Ce foisonnement montre une forme de libération acquise par le mouvement et le départ de Bouteflika en ce qui concerne l’expression politique. En effet, alors que la politique autoritaire du régime étouffait jusqu’ici toutes les initiatives politiques qui échappaient à son contrôle, la démission du raïs sous pression de la rue à fait voler en éclat la chape de plomb imposée par vingt ans de « bouteflikisme ». Partant de là certains comme Saïd Saadi du Rassemblement pour la Culture et la Démocratie, reprennent l’idée que la structuration du mouvement équivaut à un retour à l’ordre ancien, lorsque l’appareil bureaucratique du FLN profitait de son hégémonie pour faire taire toutes les voix dissonantes, et s’opposent ainsi à toute forme de structuration au prétexte que celle-ci impliquerait automatiquement l’exclusion des couches populaires du terrain politique, au profit de porte-paroles illégitimes.

Refuser la structuration du mouvement actuel est au mieux une erreur pour ceux qui veulent sincèrement en finir avec un régime pourri, et au pire une volonté consciente de canaliser le mouvement vers des jours sans lendemain, en gardant le monopole de l’initiative politique à eux et à leurs appareils eux-mêmes issus de la collaboration avec le régime. Ajoutez à cela l’ajournement des revendications sociales aux calendes grecques au nom de « l’unité » du mouvement, c’est en réalité précisément ce discours qui s’inscrit dans la restauration de l’ordre ancien, en bridant les capacités de la mobilisation à s’affronter à un régime anti-démocratique et anti-social.

Car l’appareil militaire qui dirige aujourd’hui le régime l’a bien montré. Il est prêt à réprimer le mouvement en lui envoyant non seulement la police et la gendarmerie, mais en lui envoyant même des bandes de baltaguia pour provoquer des incidents et justifier la répression. C’est d’ailleurs une préoccupation majeure des manifestants, en particulier des algériens de l’étranger qui craignent d’être impuissants face à la montée en puissance d’un autoritarisme réduisant à néant les espoirs exprimés par la mobilisation des masses populaires.
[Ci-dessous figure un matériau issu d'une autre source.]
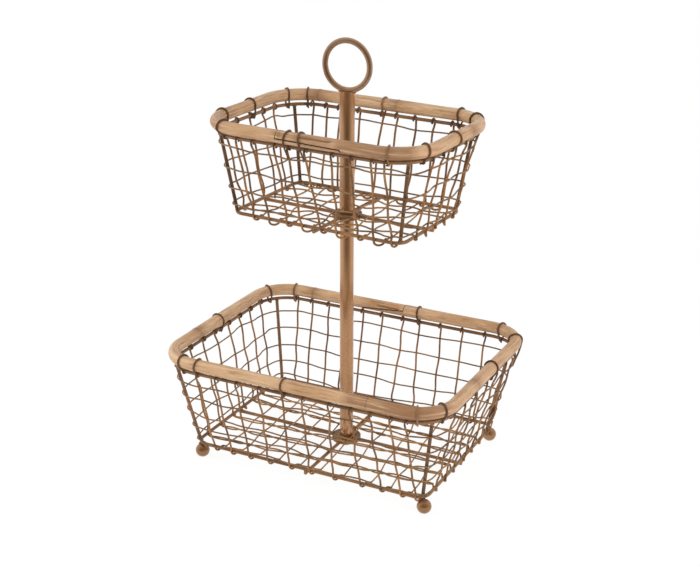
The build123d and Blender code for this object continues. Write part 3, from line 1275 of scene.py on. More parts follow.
@dataclass(frozen=True)
class Tie:
    """One loop that binds the cane to the top ring.

    It lies along a wall, at a place in millimetres from the wall's middle, or on the bend after a
    wall, at an angle in degrees. Its top leans along the rim by lean millimetres. Where it has a
    reach, its outer end isn't wound round the ring but runs down the wall that many millimetres.
    A worn one is paler than the rest.
    """

    side: Side
    along: float | None = None
    angle: float | None = None
    lean: float = 0.0
    reach: float = 0.0
    worn: bool = False


@dataclass
class RimTies:
    """The loops that bind one rim.

    Each starts in a tail inside the ring, goes over the cane and then round the ring. The tables
    give angles in degrees round the ring or the cane, up from the outer side, and for the ring also
    the gap to it and the shift along it in millimetres. A loop whose end runs down the wall has
    shares of its reach and of its sideways bow.
    """

    TAIL = ((250, 1.2, -1.2), (215, 0.2, -0.8), (180, 0.2, -0.8))
    OVER_CANE = (195, 165, 135, 105, 75, 45, 15, -15)
    ROUND_RING = ((10, 0.0, 0.4), (-35, 0.0, 0.4), (-80, 0.0, 0.4), (-125, 0.0, 0.4), (-170, 0.0, 0.4),
                  (-200, 0.3, 1.4))
    DOWN_WALL_SHARES = ((0.25, 0.3), (0.6, 1.0), (1.0, 0.4))
    TOP = 90

    form: BasketForm
    ties: tuple[Tie, ...]
    seed: int
    wire: float = 2.25 * MM
    play: float = 0.02 * MM
    lean_reach: float = 120.0
    end_angle: float = -215.0
    end_gap: Span = (0.5 * MM, 2.0 * MM)
    end_shift: float = 2.4 * MM
    bow: Span = (0.6 * MM, 1.6 * MM)
    first_gap_share: float = 1.15
    gap_loss_share: float = 0.4

    def station(self, tie: Tie) -> tuple[Vector, Vector, Vector]:
        """Where a tie is on the rim.

        Args:
            tie: The tie.

        Returns:
            Centre of the top ring there, and the directions out of and along the rim.
        """
        if tie.along is not None:
            centre = self.form.on_wall(tie.side, tie.along * MM, 1)
            return centre, self.form.turned(tie.side.out), self.form.turned(tie.side.along)
        angle = math.radians(tie.angle or 0.0)
        way = tie.side.round_bend(angle)
        run = tie.side.along * math.cos(angle) - tie.side.out * math.sin(angle)
        return self.form.on_bend(tie.side, angle, 1), self.form.turned(way), self.form.turned(run)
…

Cette vague répressive s’est matérialisé ces derniers jours avec l’ingérence de l’appareil militaire dans les affaires politiques et sociales, notamment à travers l’arrestation de la dirigeante du Parti des Travailleurs Louisa Hanoune, mais aussi avec la mort de Ramzi Yettout suite aux coups de la police, celle de Kamel Eddine Fekhar suite à une grève de la faim pour protester contre son emprisonnement, ou encore au maintien en prison de Hadj Guermoul, opposant au cinquième mandat de Bouteflika arrêté avant même le 22 février, malgré les demandes de libération immédiates aujourd’hui formulées dans toutes les manifestations. Ainsi une minute de silence a été respectée lors du rassemblement ce dimanche en hommage aux martyrs de la mobilisation.

Ce saut dans la répression doit en effet pousser tous les secteurs opprimés de la société algérienne à s’organiser démocratiquement, seul moyen de faire face efficacement à la répression et d’empêcher toute forme de récupération du mouvement comme cela a trop souvent été le cas dans l’histoire, de même que de débattre le plus largement possible des revendications et perspectives en vue de satisfaire aux aspirations à la fois démocratiques et sociales du peuple algérien.

Par ailleurs la persistance dans la durée des rassemblements Place de la République à Paris, montre la force sociale que représentent les travailleurs immigrés issus des ex-colonies, dans un contexte post-élections européennes polarisé entre un Macron soutien de Bouteflika et partisan de l’Union Européenne comme alliance impérialiste contre les peuples du monde entier, et une Le Pen xénophobe et pas moins pro-impérialiste comme le montre le fait qu’elle élude systématiquement les crimes coloniaux. Pendant la guerre d’indépendance, les travailleurs algériens vivant en France avaient réussi à se structurer de telle sorte qu’ils jouaient un rôle actif contre l’Etat colonialiste, et étaient considérés comme la « 49ème wilaya ». Aujourd’hui si la domination française en Afrique a changé de forme, elle n’a pour autant pas disparu comme l’a montré la dernière affaire autour de la vente d’Andarko à Total, qui donnerait à l’entreprise française une situation de quasi-monopole sur le secteur des hydrocarbures algériens. Et fuyant la misère et le chômage, les conditions de vie des jeunes algériens immigrés en France se résument bien souvent à la précarité extrême, aux boulots mal-payés, aux interdictions de travailler et aux expulsions en charters. Cette communauté de travailleurs immigrés, en manifestant chaque dimanche depuis plus de trois mois maintenant, montre au fond que pour venir à bout de tant d’années d’oppressions et d’exploitation du peuple algérien, c’est aussi la domination de l’Etat français en Algérie et dans le monde qu’il faut abattre.